Women’s college basketball is smashing all kinds of audience records in the United States. The championship game last week drew more fans than baseball’s World Series and the venerable Master’s golf tournament. Its viewership topped men’s college basketball and pro NBA championship finals.
We were among the nearly 19 million people captivated by the rollercoaster game between the University of Iowa and the University of South Carolina. It was the first women’s basketball game we had ever watched from tip off to the final buzzer.
Like many other Americans, we caught this new fever because of 22-year-old Caitlin Clark from Iowa. She’s the highest-scoring player, male or female, in Division I college basketball history.
Last month, she broke an all-time career scoring record that had stood since 1970.
Clark has magic. She consistently makes seemingly impossible shots from long distances, the kind of flashy three-point marksmanship usually associated with professional male stars like the NBA’s Steph Curry. Over and over, Clark arcs a 9.5-inch-wide ball into an 18-inch hoop from as far away as 35 feet.
“She’s breathtaking to watch,” said Christine Brennan, a well-known sports columnist and TV commentator. Brennan compared Clark to the diva at the opera or the star in a Broadway hit: “You can’t take your eyes off her.”
On the court, Clark’s athleticism over a two-hour game causes jaws to drop and fans to stand.

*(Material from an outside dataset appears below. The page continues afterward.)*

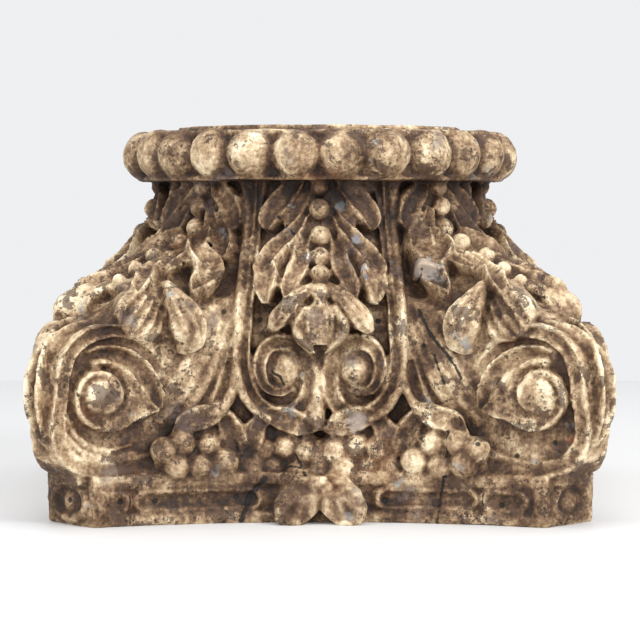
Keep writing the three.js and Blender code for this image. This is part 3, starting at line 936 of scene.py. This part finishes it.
cloud = speckle(tree_, where, 22, 5, 0.6)
grime = speckle(tree_, where, 90, 6, 0.65)
fine = speckle(tree_, where, 320, 4, 0.7)
streak = speckle(tree_, where, 60, 4, 0.6, (1, 1, 0.18))
# open_ is low where a point is shut in; in the tone below it darkens hollows as painted shade and dirt.
open_ = span(tree_, shut_in, 1.1, -0.6)


def about_half(source, weight):
    return maths(tree_, "MULTIPLY", maths(tree_, "SUBTRACT", source, 0.5), weight)


place_z = node(tree_, "ShaderNodeSeparateXYZ")
link(tree_, where, place_z.inputs[0])
# Tone by height: darker at the bottom up to 0.028 m and fading out by 0.06 m, lighter from 0.06 to 0.09 m,
# much darker from 0.19 to 0.245 m under the neck ring as painted shadow and dirt, and lighter again on the
# fillet.
tone_by_height = span(tree_, place_z.outputs["Z"], 0.028, 0.06, -0.07, 0.0)
for low, high, change in ((0.06, 0.09, 0.05), (0.19, 0.245, -0.2), (0.249, 0.256, 0.1)):
    tone_by_height = maths(tree_, "ADD", tone_by_height, span(tree_, place_z.outputs["Z"], low, high, 0.0, change))
# The tone is darker in hollows (open_), as painted shade and dirt, and paler on edges and bulges (edge_in,
# swell_in), as wear and a painted highlight.
tone = 0.46
for part in (about_half(open_, 0.14), maths(tree_, "MULTIPLY", swell_in, 0.01),
             maths(tree_, "MULTIPLY", edge_in, 0.19), about_half(cloud, 1.2), about_half(grime, 0.65),
             about_half(fine, 0.75), about_half(streak, 0.6), tone_by_height):
    tone = maths(tree_, "ADD", part, tone)
# The palest stops are reached on edges, where they serve as worn paint and as a painted highlight.
TONES = [(0.08, (34, 22, 14)), (0.26, (62, 42, 27)), (0.4, (94, 70, 48)), (0.52, (126, 101, 75)),
         (0.66, (164, 139, 108)), (0.84, (212, 192, 158)), (1.0, (236, 222, 194))]
colour = ramp(tree_, tone, [(at, srgb(*shade)) for at, shade in TONES])

bare = span(tree_, speckle(tree_, where, 30, 5, 0.55), 0.6, 0.68)
colour = blend(tree_, maths(tree_, "MULTIPLY", bare, 0.6), colour, srgb(98, 84, 80))
cool = span(tree_, speckle(tree_, where, 41, 4, 0.6), 0.64, 0.7)
cool = maths(tree_, "MULTIPLY", cool, open_)
colour = blend(tree_, maths(tree_, "MULTIPLY", cool, 0.6), colour, srgb(140, 148, 150))
rust = span(tree_, speckle(tree_, where, 17, 5, 0.6), 0.6, 0.72)
colour = blend(tree_, maths(tree_, "MULTIPLY", rust, 0.22), colour, srgb(142, 88, 48))
pits = span(tree_, speckle(tree_, where, 330, 3, 0.7), 0.55, 0.62)
loss = maths(tree_, "ADD", speckle(tree_, where, 46, 6, 0.72), maths(tree_, "MULTIPLY", edge_in, 0.012))
loss = span(tree_, loss, 0.555, 0.57)
colour = blend(tree_, maths(tree_, "MULTIPLY", loss, 0.8), colour, srgb(72, 52, 40))
patch = span(tree_, speckle(tree_, where, 48, 3, 0.6), 0.42, 0.6)
pits = maths(tree_, "MULTIPLY", pits, patch)
colour = blend(tree_, maths(tree_, "MULTIPLY", pits, 0.85), colour, srgb(40, 30, 24))

# %% [markdown]
# Cracks, nail holes and patches sit where they are on the real front; two near-black patches under
# the neck ring are painted shade in a notch that the mesh doesn't cut. Each is given by places in
# the photograph, and a ray from the camera finds the point of the carved surface there. A small
# node group measures the distance to a line between two points, with a wobble, and gives a mask.

# %% Marks on the front
view = camera.rotation_euler.to_matrix()


def seen_at(px, py):
    aim = view @ Vector(((px - PICTURE / 2) / FOCAL, (PICTURE / 2 - py) / FOCAL, -1))
    hit = tree.ray_cast(camera.location, aim.normalized(), 3)[0]
    return hit if hit is not None else Vector((0, 0, -1))


mark = bpy.data.node_groups.new("mark", "ShaderNodeTree")
for name, kind, way in (("Vector", "NodeSocketVector", "INPUT"), ("Start", "NodeSocketVector", "INPUT"),
                        ("End", "NodeSocketVector", "INPUT"), ("Width", "NodeSocketFloat", "INPUT"),
                        ("Wobble", "NodeSocketFloat", "INPUT"), ("Mask", "NodeSocketFloat", "OUTPUT")):
    mark.interface.new_socket(name, in_out=way, socket_type=kind)
given = mark.nodes.new("NodeGroupInput").outputs
result = mark.nodes.new("NodeGroupOutput").inputs


def vector_maths(tree_, operation, a, b):
    made = node(tree_, "ShaderNodeVectorMath", operation=operation)
    link(tree_, a, made.inputs[0])
    if b is not None:
        link(tree_, b, made.inputs["Scale"] if operation == "SCALE" else made.inputs[1])
    return made.outputs["Value"] if operation in ("DOT_PRODUCT", "LENGTH") else made.outputs["Vector"]


away = vector_maths(mark, "SUBTRACT", given["Vector"], given["Start"])
whole = vector_maths(mark, "SUBTRACT", given["End"], given["Start"])
share = maths(mark, "DIVIDE", vector_maths(mark, "DOT_PRODUCT", away, whole),
              maths(mark, "MAXIMUM", vector_maths(mark, "DOT_PRODUCT", whole, whole), 1e-7))
share = maths(mark, "MINIMUM", maths(mark, "MAXIMUM", share, 0.0), 1.0)
gap = vector_maths(mark, "LENGTH", vector_maths(mark, "SUBTRACT", away,
                                                vector_maths(mark, "SCALE", whole, share)), None)
ragged = maths(mark, "MULTIPLY", maths(mark, "SUBTRACT", speckle(mark, given["Vector"], 260, 3, 0.6), 0.5),
               given["Wobble"])
gap = maths(mark, "ADD", gap, ragged)
nearness = maths(mark, "SMOOTH_MIN", maths(mark, "DIVIDE", gap, given["Width"]), 1.0)
link(mark, maths(mark, "SUBTRACT", 1.0, nearness), result["Mask"])

CRACKS = [((411, 296), (420, 313), (429, 331), 1.1), ((429, 331), (437, 343), (446, 353), 1.3),
          ((446, 353), (455, 366), (461, 378), 1.1), ((434, 355), (443, 380), (450, 408), 0.9),
          ((448, 432), (447, 455), (446, 477), 1.3), ((444, 477), (440, 500), (437, 523), 1.3),
          ((422, 269), (421, 275), (418, 282), 0.8), ((265, 479), (250, 496), (241, 521), 2.2),
          ((278, 217), (287, 226), (294, 234), 1.2), ((130, 487), (130, 505), (130, 524), 0.7),
          ((483, 488), (483, 505), (484, 526), 0.7), ((272, 372), (280, 377), (284, 384), 1.0),
          ((296, 455), (301, 465), (306, 476), 1.2), ((283, 470), (290, 466), (300, 468), 1.0)]
HOLES = [(224, 312), (260, 320), (378, 321), (254, 350), (420, 315), (555, 443), (517, 456), (478, 444),
         (70, 500), (120, 502), (155, 501), (236, 497), (502, 505), (424, 346), (385, 500), (300, 437)]


def mask_of(start, end, width, wobble):
    made = node(tree_, "ShaderNodeGroup")
    made.node_tree = mark
    link(tree_, where, made.inputs["Vector"])
    made.inputs["Start"].default_value = start
    made.inputs["End"].default_value = end
    made.inputs["Width"].default_value = width * MM
    made.inputs["Wobble"].default_value = wobble * MM
    return maths(tree_, "MAXIMUM", made.outputs["Mask"], 0.0)


dark = 0.0
for start, middle, end, width in CRACKS:
    for a, b in ((start, middle), (middle, end)):
        dark = maths(tree_, "MAXIMUM", mask_of(seen_at(*a), seen_at(*b), 1.25 * width, 2.6), dark)
for spot in HOLES:
    at = seen_at(*spot)
    dark = maths(tree_, "MAXIMUM", mask_of(at, at, 2.6, 1.2), dark)
dark = span(tree_, dark, 0.05, 0.5)
# The near-black patches at (252, 195) and (263, 203) are painted shade for a notch under the neck ring; the
# others are colour on the wood.
PATCHES = [((424, 268), 13, (178, 166, 154), 0.55), ((363, 268), 5, (176, 184, 192), 0.6),
           ((356, 240), 5, (150, 158, 164), 0.5), ((367, 277), 4, (90, 102, 112), 0.6),
           ((252, 195), 9, (32, 22, 15), 0.85), ((263, 203), 7, (32, 22, 15), 0.8),
           ((571, 440), 3.5, (140, 66, 42), 0.55), ((315, 318), 10, (98, 80, 74), 0.6),
           ((173, 506), 6, (30, 24, 20), 0.6), ((292, 497), 24, (78, 54, 38), 0.5),
           ((345, 505), 14, (84, 60, 44), 0.4), ((215, 470), 14, (72, 52, 38), 0.4),
           ((350, 360), 9, (88, 74, 70), 0.65), ((357, 422), 10, (158, 148, 142), 0.6)]
for spot, width, tint, strength in PATCHES:
    at = seen_at(*spot)
    found = span(tree_, mask_of(at, at, width, width * 1.1), 0.1, 0.45)
    colour = blend(tree_, maths(tree_, "MULTIPLY", found, strength), colour, srgb(*tint))
colour = blend(tree_, maths(tree_, "MULTIPLY", dark, 0.93), colour, srgb(14, 10, 8))
print("marks", len(CRACKS), "cracks", len(HOLES), "holes", len(PATCHES), "patches")
link(tree_, colour, shader.inputs["Base Color"])

# %% Sheen and surface
roughness = maths(tree_, "ADD", 0.52, maths(tree_, "MULTIPLY", grime, 0.3))
link(tree_, roughness, shader.inputs["Roughness"])
shader.inputs["Specular IOR Level"].default_value = 0.35
relief = maths(tree_, "ADD", maths(tree_, "MULTIPLY", grime, 0.8), maths(tree_, "MULTIPLY", streak, 0.5))
for cut, depth in ((pits, 0.5), (dark, 2.0), (loss, 0.35)):
    relief = maths(tree_, "SUBTRACT", relief, maths(tree_, "MULTIPLY", cut, depth))
bump = node(tree_, "ShaderNodeBump")
bump.inputs["Strength"].default_value = 0.55
bump.inputs["Distance"].default_value = 0.0012
link(tree_, relief, bump.inputs["Height"])
link(tree_, bump.outputs["Normal"], shader.inputs["Normal"])
final.materials.clear()
final.materials.append(paint)

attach(piece, "root")
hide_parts("capital")

# %% [markdown]
# ## The studio
# A pale floor and soft light, as in the photograph.

# %% Floor and light
TABLE_EDGE = 1.2
floor_bm = bmesh.new()
bmesh.ops.create_grid(floor_bm, x_segments=1, y_segments=1, size=4)
bmesh.ops.translate(floor_bm, vec=(0, TABLE_EDGE - 4, 0), verts=floor_bm.verts)
floor_mesh = bpy.data.meshes.new("floor")
floor_bm.to_mesh(floor_mesh)
floor_bm.free()
floor = bpy.data.objects.new("floor", floor_mesh)
scene.collection.objects.link(floor)
pale = bpy.data.materials.new("pale_floor")
pale.use_nodes = True
pale.node_tree.nodes["Principled BSDF"].inputs["Base Color"].default_value = (0.72, 0.72, 0.72, 1)
pale.node_tree.nodes["Principled BSDF"].inputs["Roughness"].default_value = 0.6
floor_mesh.materials.append(pale)
floor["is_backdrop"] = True

world = bpy.data.worlds.new("studio")
scene.world = world
world.use_nodes = True
world.node_tree.nodes["Background"].inputs["Color"].default_value = (0.96, 0.965, 0.98, 1)
world.node_tree.nodes["Background"].inputs["Strength"].default_value = 0.9
scene.view_settings.view_transform = "Standard"


def soft_light(name, at, aim, size, power):
    lamp = bpy.data.lights.new(name, "AREA")
    lamp.size = size
    lamp.energy = power
    holder = bpy.data.objects.new(name, lamp)
    scene.collection.objects.link(holder)
    holder.location = at
    holder.rotation_euler = (Vector(aim) - Vector(at)).to_track_quat("-Z", "Y").to_euler()


soft_light("window", (1.2, -1.2, 1.1), (0, 0, 0.15), 0.7, 22)
soft_light("left fill", (-1.3, -1.1, 0.9), (0, 0, 0.12), 0.9, 10)
soft_light("front fill", (0.2, -2.3, 0.7), (0, 0, 0.12), 1.2, 12)
soft_light("top", (0, -0.2, 1.8), (0, 0, 0), 0.9, 9)

# %% The visual box
low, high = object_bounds()
print("visual box in mm", [round(v * 1000, 1) for v in (*low, *high)])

Off the court, she comes across as confident and composed, not a hothead or showoff.
“People aren’t going to remember every single win or every single loss,” she said after her team lost to the reigning national champion, South Carolina.
“I think they’re just going to remember the moments that they shared at one of our games or watching on TV or how excited their young daughter or son got about watching women’s basketball. I think that’s pretty cool.”

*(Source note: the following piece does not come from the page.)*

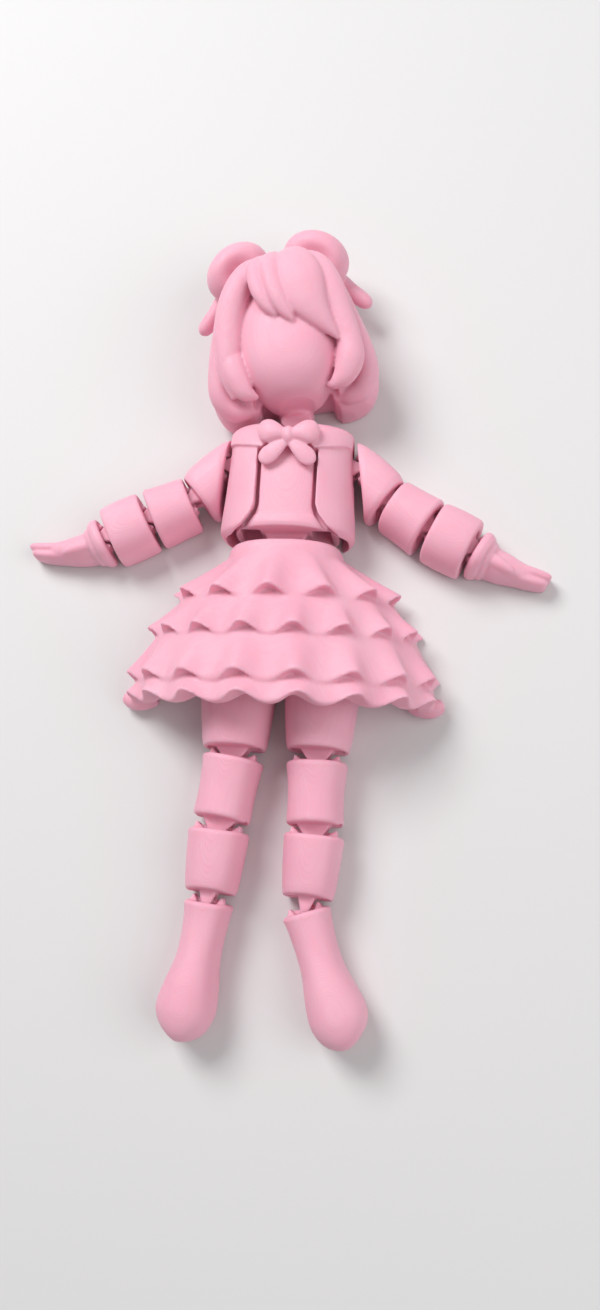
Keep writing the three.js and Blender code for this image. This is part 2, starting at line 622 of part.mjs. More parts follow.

Clark wears her long brown hair tied up in a ponytail, a thin headband keeping any stray hairs out of her line of vision. She is a no-fuss gal in a baggy uniform who doesn’t wear makeup.
The Caitlin Clark Effect, as many sportscasters call it, comes 50 years after enactment of Title IX, a law that forced colleges to invest as much in women’s sports programmes as men’s. It aimed to give girls and young women equal opportunity. Until then, colleges poured money into first-class facilities and coaches for male athletes, while women barely were given the money for a locker room.
Plenty of world class female athletes have benefited from this law, and some have risen to stardom, especially in women’s soccer.
But until now basketball, a game invented in America, has been thoroughly dominated by men. Just about everyone has heard of legends like Curry and LeBron James.
Now Americans can name a female basketball star.
Clark was the No. 1 pick in the April 15 Women’s National Basketball Association (WNBA) draft and to compete on the US Olympic team in Paris this summer.
As with so many things in America, the Clark phenomenon has raised racial questions. She is White and many have asked, “Would there be so much buzz if she were Black?” Some say no. So many basketball stars, both men and women, are Black and she stands out.
But South Carolina coach Dawn Staley, who is Black, had nothing but praise for Clark.
“She carried a heavy load for our sport, and it just isn’t going to stop here on the collegiate tour,” Staley said. “When she’s the number on pick in the WNBA draft, she’s going to lift that league up as well.”
The big bucks are still in men’s basketball. The WNBA’s annual revenue is around $200 million compared to NBA’s $10 billion. Even though ticket sales for women’s games have a jumped 200 percent, men still dominate the dollars.
It’s also unclear if the current obsession will last. When Clark goes pro and if there is no new college dynamo, will the interest run out as fast as the game’s 24-second shot clock?
The lucrative sports betting industry hopes not. Suddenly, it got a new boost from women’s basketball. Several sportsbooks said the championship game was the most-bet women’s sporting event ever.
The big test may be in how many young girls start playing and if the women who had become Clark fans stay tuned into the sport.
Our daughter Kate, 29, a CNN journalist who had been captain of her high school volleyball team, has been following Clark intently, thrilled by the nation’s fixation on a young woman athlete.
Kate was bummed that Clark’s team lost the championship game. But the next day, she dug out her basketball from a box in the garage and went to a neighbourhood park and started shooting hoops.